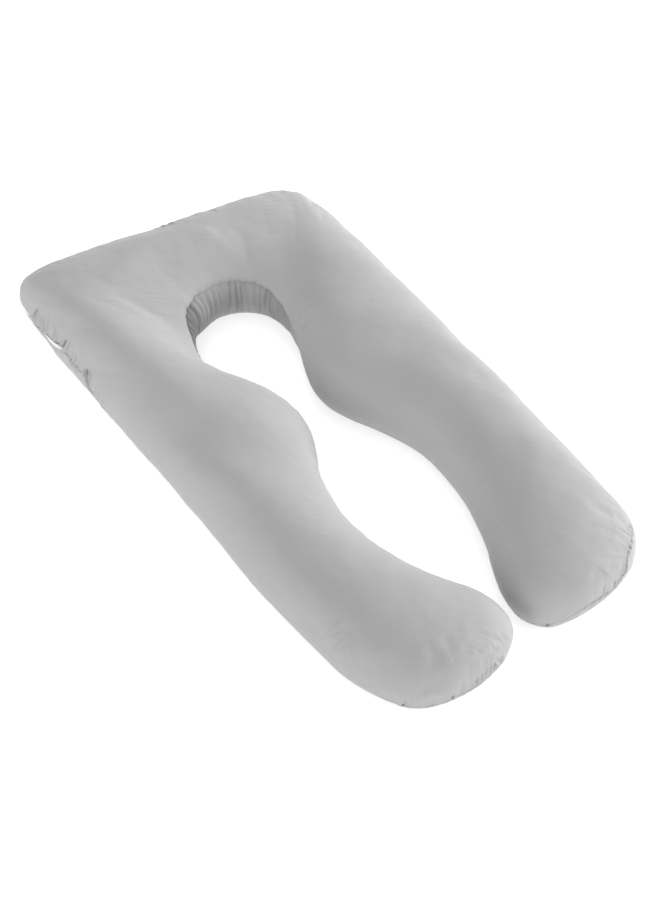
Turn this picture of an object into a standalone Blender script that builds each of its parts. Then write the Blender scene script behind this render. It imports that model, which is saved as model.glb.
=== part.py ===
"""A U-shaped body pillow, lying on its back on a flat surface.

The closed head end points to +Y, the two legs run to -Y, and the surface is at z = 0. The filled body
is lofted through cross-sections that follow the U from the tip of the -X leg, over the head, to the tip of
the +X leg. A gathered band is sewn round the head end of the opening, and a zip sits in the outer seam next
to one head corner. All sizes are in metres.
"""

import math
from collections import namedtuple

import bmesh
import bpy
from mathutils import Matrix, Vector
from mathutils.bvhtree import BVHTree

# The seam that joins the top and the bottom panel runs round the pillow at this height.
SEAM_HEIGHT = 0.080
SEAM_CREASE = 0.45

# One row for each cross-section: where the seam lies on the opening's side and on the outer side, and how
# high the crown stands above the surface. "neck" says how far the inner side is the upright wall that the
# band covers.
Station = namedtuple("Station", "inner_x inner_y outer_x outer_y crown neck")
STATIONS = [
    Station(-0.130, -0.702, -0.195, -0.702, 0.112, 0.0),
    Station(-0.055, -0.690, -0.255, -0.682, 0.138, 0.0),
    Station(-0.012, -0.645, -0.297, -0.640, 0.152, 0.0),
    Station(-0.020, -0.565, -0.328, -0.567, 0.161, 0.0),
    Station(-0.074, -0.475, -0.339, -0.470, 0.164, 0.0),
    Station(-0.109, -0.370, -0.345, -0.355, 0.161, 0.0),
    Station(-0.120, -0.260, -0.348, -0.220, 0.164, 0.0),
    Station(-0.098, -0.150, -0.345, -0.070, 0.170, 0.0),
    Station(-0.048, -0.050, -0.345, 0.095, 0.173, 0.0),
    Station(-0.040, 0.045, -0.344, 0.265, 0.172, 0.0),
    Station(-0.086, 0.114, -0.345, 0.405, 0.168, 0.1),
    Station(-0.108, 0.177, -0.341, 0.512, 0.165, 0.4),
    Station(-0.114, 0.236, -0.340, 0.612, 0.160, 0.8),
    Station(-0.109, 0.290, -0.300, 0.702, 0.157, 1.0),
    Station(-0.090, 0.336, -0.190, 0.698, 0.162, 1.0),
    Station(-0.051, 0.372, -0.090, 0.677, 0.164, 1.0),
    Station(0.000, 0.388, 0.000, 0.657, 0.166, 1.0),
    Station(0.051, 0.376, 0.090, 0.650, 0.164, 1.0),
    Station(0.088, 0.338, 0.180, 0.646, 0.162, 1.0),
    Station(0.099, 0.284, 0.270, 0.640, 0.158, 1.0),
    Station(0.092, 0.230, 0.336, 0.598, 0.158, 0.8),
    Station(0.070, 0.175, 0.357, 0.512, 0.163, 0.4),
    Station(0.046, 0.112, 0.362, 0.405, 0.168, 0.1),
    Station(0.036, 0.037, 0.361, 0.265, 0.173, 0.0),
    Station(0.071, -0.050, 0.357, 0.095, 0.173, 0.0),
    Station(0.117, -0.150, 0.352, -0.070, 0.171, 0.0),
    Station(0.124, -0.260, 0.351, -0.220, 0.165, 0.0),
    Station(0.104, -0.370, 0.349, -0.355, 0.162, 0.0),
    Station(0.068, -0.475, 0.347, -0.470, 0.165, 0.0),
    Station(0.028, -0.565, 0.342, -0.565, 0.161, 0.0),
    Station(0.030, -0.640, 0.305, -0.632, 0.150, 0.0),
    Station(0.075, -0.672, 0.255, -0.662, 0.136, 0.0),
    Station(0.130, -0.680, 0.200, -0.676, 0.110, 0.0),
]

# The points of one cross-section, from the inner seam over the crown to the outer seam and back underneath.
# "across" runs from -1 at the inner seam to 1 at the outer one. "rise" is the share of the height from the
# seam to the crown or, below zero, from the seam to a little under the surface, where the filling presses
# the cloth flat.
SectionPoint = namedtuple("SectionPoint", "across rise neck_across neck_rise")
SECTION = [
    SectionPoint(-1.00, 0.00, -1.00, -0.05),
    SectionPoint(-0.74, 0.75, -0.83, 0.55),
    SectionPoint(0.00, 1.00, 0.00, 1.00),
    SectionPoint(0.74, 0.75, 0.74, 0.68),
    SectionPoint(1.00, 0.00, 1.00, 0.00),
    SectionPoint(0.74, -0.80, 0.74, -0.80),
    SectionPoint(0.00, -1.00, 0.00, -1.00),
    SectionPoint(-0.74, -0.80, -0.64, -0.85),
]
INNER_SEAM = 0
BAND_SEAM = 1
OUTER_SEAM = 4
PRESSED_DEPTH = 0.006
# At the thin leg tips the underside hangs at most this many times as far below the seam as the crown
# stands above it.
TIP_UNDERSIDE = 1.2
SUBDIVISIONS = 2
FITTING_ROUNDS = 12

# The band follows the wall round this centre, between two angles from +X, and narrows to both ends.
NECK_CENTRE = Vector((-0.005, 0.262, 0.0))
NECK_RADIUS = 0.1
BAND_FROM = math.radians(-24)
BAND_TO = math.radians(204)
BAND_TOP = 0.124
BAND_BOTTOM = 0.022
BAND_END_WIDTH = 0.030
BAND_COLUMNS = 64
BAND_ROWS = 12
BAND_THICKNESS = 0.0015
BAND_GAP = 0.0010
GATHER_PITCH = 0.024
GATHER_DEPTH = 0.0035

# The zip lies in the outer seam of the -X side, next to the head corner, where the seam is drawn up.
ZIP_FROM_Y = 0.455
ZIP_TO_Y = 0.535
ZIP_HEIGHT = 0.088
ZIP_WIDTH = 0.006
ZIP_THICKNESS = 0.0015
ZIP_GAP = 0.0005
ZIP_COLUMNS = 12
ZIP_ROWS = 2

GREY_COTTON = (0.46, 0.46, 0.465, 1.0)
WHITE_TAPE = (0.86, 0.86, 0.85, 1.0)


def clear_scene():
    for obj in list(bpy.data.objects):
        bpy.data.objects.remove(obj, do_unlink=True)


def material(name, colour, roughness):
    finish = bpy.data.materials.new(name)
    finish.use_nodes = True
    shader = finish.node_tree.nodes["Principled BSDF"]
    shader.inputs["Base Color"].default_value = colour
    shader.inputs["Roughness"].default_value = roughness
    shader.inputs["Metallic"].default_value = 0.0
    finish.diffuse_color = colour
    return finish


def add_object(name, mesh, collection, finish):
    for polygon in mesh.polygons:
        polygon.use_smooth = True
    mesh.materials.clear()
    mesh.materials.append(finish)
    obj = bpy.data.objects.new(name, mesh)
    collection.objects.link(obj)
    return obj


def section_points(station):
    """The surface points of the cross-section at one station."""
    inner = Vector((station.inner_x, station.inner_y, 0.0))
    outer = Vector((station.outer_x, station.outer_y, 0.0))
    middle = (inner + outer) / 2
    half = (outer - inner) / 2
    above = station.crown - SEAM_HEIGHT
    below = min(SEAM_HEIGHT + PRESSED_DEPTH, above * TIP_UNDERSIDE)
    points = []
    for point in SECTION:
        across = point.across + (point.neck_across - point.across) * station.neck
        rise = point.rise + (point.neck_rise - point.rise) * station.neck
        height = SEAM_HEIGHT + rise * (above if rise > 0 else below)
        points.append(middle + half * across + Vector((0.0, 0.0, height)))
    return points


def body_cage():
    """A tube of quads through the cross-sections, closed by a strip of faces at each leg tip.

    The seam is creased. Round the neck it gives way to the band, whose upper seam is creased instead.
    """
    bm = bmesh.new()
    crease = bm.edges.layers.float.new("crease_edge")
    rings = [[bm.verts.new(point) for point in section_points(station)] for station in STATIONS]
    count = len(SECTION)
    for ring, following in zip(rings, rings[1:]):
        for side in range(count):
            after = (side + 1) % count
            bm.faces.new((ring[side], ring[after], following[after], following[side]))
        for seam in (INNER_SEAM, OUTER_SEAM):
            bm.edges.get((ring[seam], following[seam]))[crease] = SEAM_CREASE
    for ring in (rings[0], rings[-1]):
        inner_seam, inner_top, crown, outer_top, outer_seam, outer_under, under, inner_under = ring
        bm.faces.new((inner_seam, inner_top, inner_under))
        bm.faces.new((inner_top, crown, under, inner_under))
        bm.faces.new((crown, outer_top, outer_under, under))
        bm.faces.new((outer_top, outer_seam, outer_under))
    for ring, following, station in zip(rings, rings[1:], STATIONS[1:]):
        if station.neck == 1.0:
            bm.edges.get((ring[INNER_SEAM], following[INNER_SEAM]))[crease] = 0.0
            bm.edges.get((ring[BAND_SEAM], following[BAND_SEAM]))[crease] = SEAM_CREASE
    bmesh.ops.recalc_face_normals(bm, faces=bm.faces[:])
    mesh = bpy.data.meshes.new("pillow_cage")
    bm.to_mesh(mesh)
    bm.free()
    return mesh


def smooth_body(collection):
    """The subdivided body, with its cage pushed out until the surface passes through the cross-sections."""
    cage = bpy.data.objects.new("pillow_cage", body_cage())
    collection.objects.link(cage)
    rounding = cage.modifiers.new("rounding", "SUBSURF")
    rounding.levels = SUBDIVISIONS
    rounding.render_levels = SUBDIVISIONS
    wanted = [vertex.co.copy() for vertex in cage.data.vertices]
    for _ in range(FITTING_ROUNDS):
        surface = cage.evaluated_get(bpy.context.evaluated_depsgraph_get()).data
        shifts = [target - surface.vertices[index].co for index, target in enumerate(wanted)]
        for vertex, shift in zip(cage.data.vertices, shifts):
            vertex.co += shift
        cage.data.update()
    mesh = bpy.data.meshes.new_from_object(cage.evaluated_get(bpy.context.evaluated_depsgraph_get()))
    bpy.data.objects.remove(cage, do_unlink=True)
    return mesh


def press_flat(mesh):
    """Everything that would sink below the surface is pressed flat on it."""
    for vertex in mesh.vertices:
        vertex.co.z = max(vertex.co.z, 0.0)


def strip_on(skin, name, ray, lift, columns, rows):
    """A sheet laid on the skin: a grid whose points are cast along ray(u, v), then drawn back off the skin."""
    bm = bmesh.new()
    bmesh.ops.create_grid(bm, x_segments=columns, y_segments=rows, size=0.5)
    for vertex in bm.verts:
        u = vertex.co.x + 0.5
        v = vertex.co.y + 0.5
        origin, direction = ray(u, v)
        place, normal, _, _ = skin.ray_cast(origin, direction)
        vertex.co = place + direction * (lift(u, v) / direction.dot(normal))
    mesh = bpy.data.meshes.new(name)
    bm.to_mesh(mesh)
    bm.free()
    return mesh


def thicken(obj, thickness):
    """The sheets' faces look into the pillow, so the thickness goes to their back."""
    sheet = obj.modifiers.new("thickness", "SOLIDIFY")
    sheet.thickness = thickness
    sheet.offset = -1.0


def rounded(share):
    """Rises steeply from 0 at either end to 1 in the middle."""
    return math.sqrt(max(math.sin(math.pi * share), 0.0))


def band_ray(u, v):
    """From the middle of the neck out to its wall. The band's height shrinks towards both ends."""
    angle = BAND_FROM + (BAND_TO - BAND_FROM) * u
    fullness = rounded(u)
    middle = (BAND_TOP + BAND_BOTTOM) / 2
    half = (BAND_END_WIDTH + (BAND_TOP - BAND_BOTTOM - BAND_END_WIDTH) * fullness) / 2
    height = middle + half * (2 * v - 1)
    origin = NECK_CENTRE + Vector((0.0, 0.0, height))
    return origin, Vector((math.cos(angle), math.sin(angle), 0.0))


def band_lift(u, v):
    """The gathers: upright ribs that flatten out into the seams above and below."""
    gathers = round(NECK_RADIUS * (BAND_TO - BAND_FROM) / GATHER_PITCH)
    rib = (1 + math.cos(2 * math.pi * u * gathers)) / 2
    return BAND_GAP + GATHER_DEPTH * rib * rounded(v)


def zip_ray(u, v):
    """From outside the -X side straight in to the seam."""
    y = ZIP_FROM_Y + (ZIP_TO_Y - ZIP_FROM_Y) * u
    z = ZIP_HEIGHT + ZIP_WIDTH * (v - 0.5)
    return Vector((-1.0, y, z)), Vector((1.0, 0.0, 0.0))


def centre_footprint(meshes, body):
    """Moves all pieces so that the origin is under the middle of the pillow's box."""
    places = [vertex.co for vertex in body.vertices]
    middle = Vector((0.0, 0.0, 0.0))
    for axis in (0, 1):
        middle[axis] = (min(place[axis] for place in places) + max(place[axis] for place in places)) / 2
    for mesh in meshes:
        mesh.transform(Matrix.Translation(-middle))


def main():
    clear_scene()
    collection = bpy.data.collections.new("u_shaped_pillow")
    bpy.context.scene.collection.children.link(collection)
    grey = material("grey_cotton", GREY_COTTON, 0.85)
    white = material("white_zip_tape", WHITE_TAPE, 0.6)

    body = smooth_body(collection)
    press_flat(body)
    pillow = add_object("pillow", body, collection, grey)
    skin = BVHTree.FromObject(pillow, bpy.context.evaluated_depsgraph_get())

    band = strip_on(skin, "neck_band", band_ray, band_lift, BAND_COLUMNS, BAND_ROWS)
    thicken(add_object("neck_band", band, collection, grey), BAND_THICKNESS)

    tape = strip_on(skin, "zip", zip_ray, lambda u, v: ZIP_GAP, ZIP_COLUMNS, ZIP_ROWS)
    thicken(add_object("zip", tape, collection, white), ZIP_THICKNESS)

    centre_footprint((body, band, tape), body)


main()
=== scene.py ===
"""A U-shaped body pillow in a smooth grey cotton cover, lying on a pale floor."""

import math
from collections import namedtuple

import bmesh
import bpy
import numpy as np
from mathutils import Matrix, Vector, noise
from mathutils.bvhtree import BVHTree
from mathutils.kdtree import KDTree


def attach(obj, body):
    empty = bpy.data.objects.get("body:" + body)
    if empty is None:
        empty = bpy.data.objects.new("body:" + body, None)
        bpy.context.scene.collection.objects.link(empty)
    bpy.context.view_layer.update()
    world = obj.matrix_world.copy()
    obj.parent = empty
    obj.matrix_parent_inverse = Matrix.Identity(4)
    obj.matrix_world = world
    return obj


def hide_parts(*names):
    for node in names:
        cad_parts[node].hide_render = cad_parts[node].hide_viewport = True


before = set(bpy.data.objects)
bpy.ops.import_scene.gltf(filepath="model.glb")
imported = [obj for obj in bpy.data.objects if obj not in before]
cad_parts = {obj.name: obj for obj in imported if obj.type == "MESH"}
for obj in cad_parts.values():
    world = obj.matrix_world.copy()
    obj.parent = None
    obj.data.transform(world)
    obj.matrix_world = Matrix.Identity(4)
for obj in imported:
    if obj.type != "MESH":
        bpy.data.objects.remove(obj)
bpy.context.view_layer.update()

# The camera
# It looks down along the pillow from beyond the tip of the -X leg, with a long lens, so that the far head
# end is hardly smaller than the near leg.
CAMERA_PLACE = (-1.8090, -2.6377, 3.4609)
CAMERA_TILT = 42.524
CAMERA_HEADING = -34.718
LENS_MM = 91.02


def link(obj):
    bpy.context.scene.collection.objects.link(obj)
    return obj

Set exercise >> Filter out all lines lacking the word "each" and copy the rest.

Solution to the exercise >>
Turn this picture of an object into a standalone Blender script that builds each of its parts. Then write the Blender scene script behind this render. It imports that model, which is saved as model.glb.
# One row for each cross-section: where the seam lies on the opening's side and on the outer side, and how
    """A tube of quads through the cross-sections, closed by a strip of faces at each leg tip.